## Start

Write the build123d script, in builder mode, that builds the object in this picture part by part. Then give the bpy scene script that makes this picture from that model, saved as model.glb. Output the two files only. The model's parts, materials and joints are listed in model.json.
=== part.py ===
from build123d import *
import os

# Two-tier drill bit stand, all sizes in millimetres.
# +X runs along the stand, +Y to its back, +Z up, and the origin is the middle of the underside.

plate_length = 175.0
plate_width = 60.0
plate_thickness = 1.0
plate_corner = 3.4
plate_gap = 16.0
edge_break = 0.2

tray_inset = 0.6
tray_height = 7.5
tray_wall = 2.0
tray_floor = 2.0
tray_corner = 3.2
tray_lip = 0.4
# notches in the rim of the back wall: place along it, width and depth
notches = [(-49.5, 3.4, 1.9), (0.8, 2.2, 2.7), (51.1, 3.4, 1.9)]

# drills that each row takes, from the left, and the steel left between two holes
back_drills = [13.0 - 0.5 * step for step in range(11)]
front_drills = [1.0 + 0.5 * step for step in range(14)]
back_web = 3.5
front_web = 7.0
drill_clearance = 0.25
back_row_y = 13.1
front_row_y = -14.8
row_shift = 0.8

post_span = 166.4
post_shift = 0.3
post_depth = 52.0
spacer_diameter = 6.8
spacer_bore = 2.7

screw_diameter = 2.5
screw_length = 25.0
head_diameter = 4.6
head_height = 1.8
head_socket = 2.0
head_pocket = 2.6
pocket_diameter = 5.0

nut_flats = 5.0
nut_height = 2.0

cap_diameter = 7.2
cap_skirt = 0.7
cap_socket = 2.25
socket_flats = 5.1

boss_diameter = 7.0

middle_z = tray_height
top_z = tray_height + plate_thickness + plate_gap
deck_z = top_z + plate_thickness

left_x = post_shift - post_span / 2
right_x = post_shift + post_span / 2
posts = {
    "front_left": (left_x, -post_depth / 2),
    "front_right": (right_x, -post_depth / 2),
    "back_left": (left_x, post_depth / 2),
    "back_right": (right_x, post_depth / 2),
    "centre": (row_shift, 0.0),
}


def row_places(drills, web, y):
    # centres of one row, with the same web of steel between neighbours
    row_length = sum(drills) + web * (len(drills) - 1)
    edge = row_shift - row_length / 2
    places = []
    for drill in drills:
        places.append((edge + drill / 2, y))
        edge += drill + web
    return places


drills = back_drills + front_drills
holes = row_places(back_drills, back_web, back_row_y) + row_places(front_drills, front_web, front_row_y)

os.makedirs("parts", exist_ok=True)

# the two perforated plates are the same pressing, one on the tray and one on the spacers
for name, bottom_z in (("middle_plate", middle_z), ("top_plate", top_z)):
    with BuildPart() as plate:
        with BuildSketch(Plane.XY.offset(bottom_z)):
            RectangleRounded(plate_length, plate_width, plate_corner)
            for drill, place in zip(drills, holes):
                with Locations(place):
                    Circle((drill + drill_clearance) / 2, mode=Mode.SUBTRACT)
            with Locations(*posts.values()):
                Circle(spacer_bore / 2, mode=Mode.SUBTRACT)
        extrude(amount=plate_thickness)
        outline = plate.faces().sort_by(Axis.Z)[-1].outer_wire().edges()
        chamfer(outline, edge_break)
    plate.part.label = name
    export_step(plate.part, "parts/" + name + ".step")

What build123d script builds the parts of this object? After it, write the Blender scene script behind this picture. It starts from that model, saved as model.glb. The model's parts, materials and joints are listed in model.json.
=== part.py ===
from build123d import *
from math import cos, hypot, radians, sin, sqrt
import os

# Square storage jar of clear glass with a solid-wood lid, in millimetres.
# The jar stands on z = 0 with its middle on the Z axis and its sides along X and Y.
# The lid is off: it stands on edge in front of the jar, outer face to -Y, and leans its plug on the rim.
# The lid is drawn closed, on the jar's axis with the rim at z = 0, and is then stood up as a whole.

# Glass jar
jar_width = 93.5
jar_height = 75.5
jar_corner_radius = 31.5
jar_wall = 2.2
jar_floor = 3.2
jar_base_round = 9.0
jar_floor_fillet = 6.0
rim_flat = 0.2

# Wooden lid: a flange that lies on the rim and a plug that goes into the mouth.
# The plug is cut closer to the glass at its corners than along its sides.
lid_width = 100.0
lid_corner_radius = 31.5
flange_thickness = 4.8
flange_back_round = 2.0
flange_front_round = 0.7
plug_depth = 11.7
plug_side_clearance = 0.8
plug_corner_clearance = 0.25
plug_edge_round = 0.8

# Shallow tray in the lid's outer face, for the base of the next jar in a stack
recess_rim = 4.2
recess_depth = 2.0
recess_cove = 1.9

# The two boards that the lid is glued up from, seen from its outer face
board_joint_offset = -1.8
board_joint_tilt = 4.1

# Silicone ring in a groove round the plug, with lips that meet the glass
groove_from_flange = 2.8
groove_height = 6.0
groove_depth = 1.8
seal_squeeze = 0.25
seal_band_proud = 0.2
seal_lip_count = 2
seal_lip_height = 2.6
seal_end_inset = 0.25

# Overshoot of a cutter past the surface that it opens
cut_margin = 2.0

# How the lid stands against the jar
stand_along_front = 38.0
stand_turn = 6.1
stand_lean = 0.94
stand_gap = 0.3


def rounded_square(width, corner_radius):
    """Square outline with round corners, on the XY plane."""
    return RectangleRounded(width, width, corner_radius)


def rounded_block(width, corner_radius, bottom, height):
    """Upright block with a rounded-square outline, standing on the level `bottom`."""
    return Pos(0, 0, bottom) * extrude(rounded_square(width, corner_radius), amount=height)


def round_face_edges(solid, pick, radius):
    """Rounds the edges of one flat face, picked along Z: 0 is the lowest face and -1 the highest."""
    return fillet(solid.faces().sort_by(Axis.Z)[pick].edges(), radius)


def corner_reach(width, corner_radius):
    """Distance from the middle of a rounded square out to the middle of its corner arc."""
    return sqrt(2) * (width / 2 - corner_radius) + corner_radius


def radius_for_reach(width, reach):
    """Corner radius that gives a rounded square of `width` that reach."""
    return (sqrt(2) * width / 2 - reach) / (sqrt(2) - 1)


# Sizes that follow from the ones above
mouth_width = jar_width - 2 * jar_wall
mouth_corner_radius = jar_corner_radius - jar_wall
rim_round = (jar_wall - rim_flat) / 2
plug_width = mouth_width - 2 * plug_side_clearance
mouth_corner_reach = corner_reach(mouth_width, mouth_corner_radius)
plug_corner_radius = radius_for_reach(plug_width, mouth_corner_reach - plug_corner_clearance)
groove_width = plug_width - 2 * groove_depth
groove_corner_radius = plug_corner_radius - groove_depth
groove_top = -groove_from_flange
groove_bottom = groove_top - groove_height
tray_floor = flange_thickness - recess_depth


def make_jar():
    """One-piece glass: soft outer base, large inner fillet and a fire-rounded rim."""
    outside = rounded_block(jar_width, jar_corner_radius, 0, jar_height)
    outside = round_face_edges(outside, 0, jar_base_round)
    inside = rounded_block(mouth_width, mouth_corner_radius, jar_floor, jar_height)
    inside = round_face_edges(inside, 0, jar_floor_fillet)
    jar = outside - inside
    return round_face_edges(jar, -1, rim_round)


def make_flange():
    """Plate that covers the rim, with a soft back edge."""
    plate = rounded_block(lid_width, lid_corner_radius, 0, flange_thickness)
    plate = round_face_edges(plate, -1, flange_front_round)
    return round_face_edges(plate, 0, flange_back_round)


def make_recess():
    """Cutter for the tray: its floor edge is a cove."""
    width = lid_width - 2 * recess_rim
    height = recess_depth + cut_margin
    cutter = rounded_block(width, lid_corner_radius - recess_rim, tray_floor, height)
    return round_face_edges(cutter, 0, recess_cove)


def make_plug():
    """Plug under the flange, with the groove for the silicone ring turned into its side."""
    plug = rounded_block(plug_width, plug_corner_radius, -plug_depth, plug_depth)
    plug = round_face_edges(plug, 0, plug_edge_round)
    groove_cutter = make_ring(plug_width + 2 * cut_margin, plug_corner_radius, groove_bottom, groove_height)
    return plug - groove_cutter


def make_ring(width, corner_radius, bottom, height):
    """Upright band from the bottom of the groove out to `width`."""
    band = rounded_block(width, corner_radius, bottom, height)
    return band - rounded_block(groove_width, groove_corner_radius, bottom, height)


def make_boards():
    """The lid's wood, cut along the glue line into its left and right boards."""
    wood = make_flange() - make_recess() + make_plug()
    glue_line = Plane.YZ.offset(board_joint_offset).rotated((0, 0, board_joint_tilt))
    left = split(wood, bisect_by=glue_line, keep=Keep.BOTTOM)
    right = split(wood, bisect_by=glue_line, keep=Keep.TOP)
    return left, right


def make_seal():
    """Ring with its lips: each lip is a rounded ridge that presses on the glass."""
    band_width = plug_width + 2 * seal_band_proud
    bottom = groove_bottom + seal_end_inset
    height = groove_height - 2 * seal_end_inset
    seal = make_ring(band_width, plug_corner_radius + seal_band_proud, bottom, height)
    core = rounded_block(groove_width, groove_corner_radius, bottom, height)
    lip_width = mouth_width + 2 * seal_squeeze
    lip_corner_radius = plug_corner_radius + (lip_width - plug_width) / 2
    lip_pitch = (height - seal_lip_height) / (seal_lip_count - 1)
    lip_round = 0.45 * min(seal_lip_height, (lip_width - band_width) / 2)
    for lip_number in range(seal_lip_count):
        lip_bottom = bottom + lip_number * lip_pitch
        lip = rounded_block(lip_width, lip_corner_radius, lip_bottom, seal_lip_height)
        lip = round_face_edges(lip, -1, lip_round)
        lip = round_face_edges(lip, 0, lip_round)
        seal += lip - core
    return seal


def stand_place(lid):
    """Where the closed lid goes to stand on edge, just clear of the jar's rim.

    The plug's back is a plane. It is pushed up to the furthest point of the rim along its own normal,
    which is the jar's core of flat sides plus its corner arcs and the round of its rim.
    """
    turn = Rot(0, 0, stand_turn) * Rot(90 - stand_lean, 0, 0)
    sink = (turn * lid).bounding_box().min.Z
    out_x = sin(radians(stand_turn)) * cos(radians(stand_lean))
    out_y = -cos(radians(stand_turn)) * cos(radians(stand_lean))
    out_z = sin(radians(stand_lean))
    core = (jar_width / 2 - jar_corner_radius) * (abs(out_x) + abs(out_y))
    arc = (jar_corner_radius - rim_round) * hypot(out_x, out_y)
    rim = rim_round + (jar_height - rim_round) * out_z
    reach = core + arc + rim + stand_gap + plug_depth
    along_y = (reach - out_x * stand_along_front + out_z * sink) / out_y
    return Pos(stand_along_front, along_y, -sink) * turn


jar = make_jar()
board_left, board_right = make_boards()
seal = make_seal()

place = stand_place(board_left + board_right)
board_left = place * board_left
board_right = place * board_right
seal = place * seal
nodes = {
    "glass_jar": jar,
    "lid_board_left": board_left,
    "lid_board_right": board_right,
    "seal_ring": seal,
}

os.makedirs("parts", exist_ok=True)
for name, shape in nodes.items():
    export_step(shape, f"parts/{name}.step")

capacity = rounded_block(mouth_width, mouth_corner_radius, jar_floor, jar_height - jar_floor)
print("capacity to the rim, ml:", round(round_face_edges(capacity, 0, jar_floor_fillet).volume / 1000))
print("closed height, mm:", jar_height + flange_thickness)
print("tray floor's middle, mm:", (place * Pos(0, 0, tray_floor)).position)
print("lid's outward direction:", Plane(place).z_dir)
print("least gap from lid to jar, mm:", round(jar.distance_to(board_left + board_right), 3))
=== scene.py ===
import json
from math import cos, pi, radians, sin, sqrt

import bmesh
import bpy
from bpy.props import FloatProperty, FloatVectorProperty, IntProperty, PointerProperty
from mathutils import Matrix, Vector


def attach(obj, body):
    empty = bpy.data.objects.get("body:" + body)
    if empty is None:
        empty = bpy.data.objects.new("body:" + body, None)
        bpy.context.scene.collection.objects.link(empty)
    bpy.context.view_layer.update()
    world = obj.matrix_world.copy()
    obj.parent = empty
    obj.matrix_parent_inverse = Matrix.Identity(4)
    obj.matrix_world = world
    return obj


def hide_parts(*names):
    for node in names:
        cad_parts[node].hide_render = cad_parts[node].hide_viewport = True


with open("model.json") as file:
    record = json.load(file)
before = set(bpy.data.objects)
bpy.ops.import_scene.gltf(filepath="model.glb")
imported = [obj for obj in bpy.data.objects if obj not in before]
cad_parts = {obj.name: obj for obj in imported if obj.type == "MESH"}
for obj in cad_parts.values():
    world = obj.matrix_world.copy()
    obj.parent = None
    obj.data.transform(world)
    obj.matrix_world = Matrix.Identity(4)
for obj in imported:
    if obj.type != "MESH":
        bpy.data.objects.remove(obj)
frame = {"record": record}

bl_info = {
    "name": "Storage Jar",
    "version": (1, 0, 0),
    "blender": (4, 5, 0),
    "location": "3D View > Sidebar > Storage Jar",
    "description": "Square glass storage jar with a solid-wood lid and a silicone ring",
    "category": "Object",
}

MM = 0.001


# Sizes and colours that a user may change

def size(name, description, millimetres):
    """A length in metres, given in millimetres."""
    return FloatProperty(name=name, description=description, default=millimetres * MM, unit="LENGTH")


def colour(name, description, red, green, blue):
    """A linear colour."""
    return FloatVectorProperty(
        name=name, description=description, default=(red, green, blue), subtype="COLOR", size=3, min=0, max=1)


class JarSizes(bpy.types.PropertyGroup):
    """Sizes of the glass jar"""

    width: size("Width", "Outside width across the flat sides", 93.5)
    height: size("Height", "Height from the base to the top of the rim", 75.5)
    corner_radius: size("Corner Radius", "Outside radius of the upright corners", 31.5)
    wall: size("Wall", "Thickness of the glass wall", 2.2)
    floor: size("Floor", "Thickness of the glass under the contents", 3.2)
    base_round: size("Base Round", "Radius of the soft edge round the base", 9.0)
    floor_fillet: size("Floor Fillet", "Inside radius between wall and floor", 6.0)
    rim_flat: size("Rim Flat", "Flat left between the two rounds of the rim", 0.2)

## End

> **Description of the task**
Reproduce the records above exactly, from the first line through the line containing "deck_z = top_z + plate_thickness", and output nothing else.

> **Solution to this exercise**
Write the build123d script, in builder mode, that builds the object in this picture part by part. Then give the bpy scene script that makes this picture from that model, saved as model.glb. Output the two files only. The model's parts, materials and joints are listed in model.json.
=== part.py ===
from build123d import *
import os

# Two-tier drill bit stand, all sizes in millimetres.
# +X runs along the stand, +Y to its back, +Z up, and the origin is the middle of the underside.

plate_length = 175.0
plate_width = 60.0
plate_thickness = 1.0
plate_corner = 3.4
plate_gap = 16.0
edge_break = 0.2

tray_inset = 0.6
tray_height = 7.5
tray_wall = 2.0
tray_floor = 2.0
tray_corner = 3.2
tray_lip = 0.4
# notches in the rim of the back wall: place along it, width and depth
notches = [(-49.5, 3.4, 1.9), (0.8, 2.2, 2.7), (51.1, 3.4, 1.9)]

# drills that each row takes, from the left, and the steel left between two holes
back_drills = [13.0 - 0.5 * step for step in range(11)]
front_drills = [1.0 + 0.5 * step for step in range(14)]
back_web = 3.5
front_web = 7.0
drill_clearance = 0.25
back_row_y = 13.1
front_row_y = -14.8
row_shift = 0.8

post_span = 166.4
post_shift = 0.3
post_depth = 52.0
spacer_diameter = 6.8
spacer_bore = 2.7

screw_diameter = 2.5
screw_length = 25.0
head_diameter = 4.6
head_height = 1.8
head_socket = 2.0
head_pocket = 2.6
pocket_diameter = 5.0

nut_flats = 5.0
nut_height = 2.0

cap_diameter = 7.2
cap_skirt = 0.7
cap_socket = 2.25
socket_flats = 5.1

boss_diameter = 7.0

middle_z = tray_height
top_z = tray_height + plate_thickness + plate_gap
deck_z = top_z + plate_thickness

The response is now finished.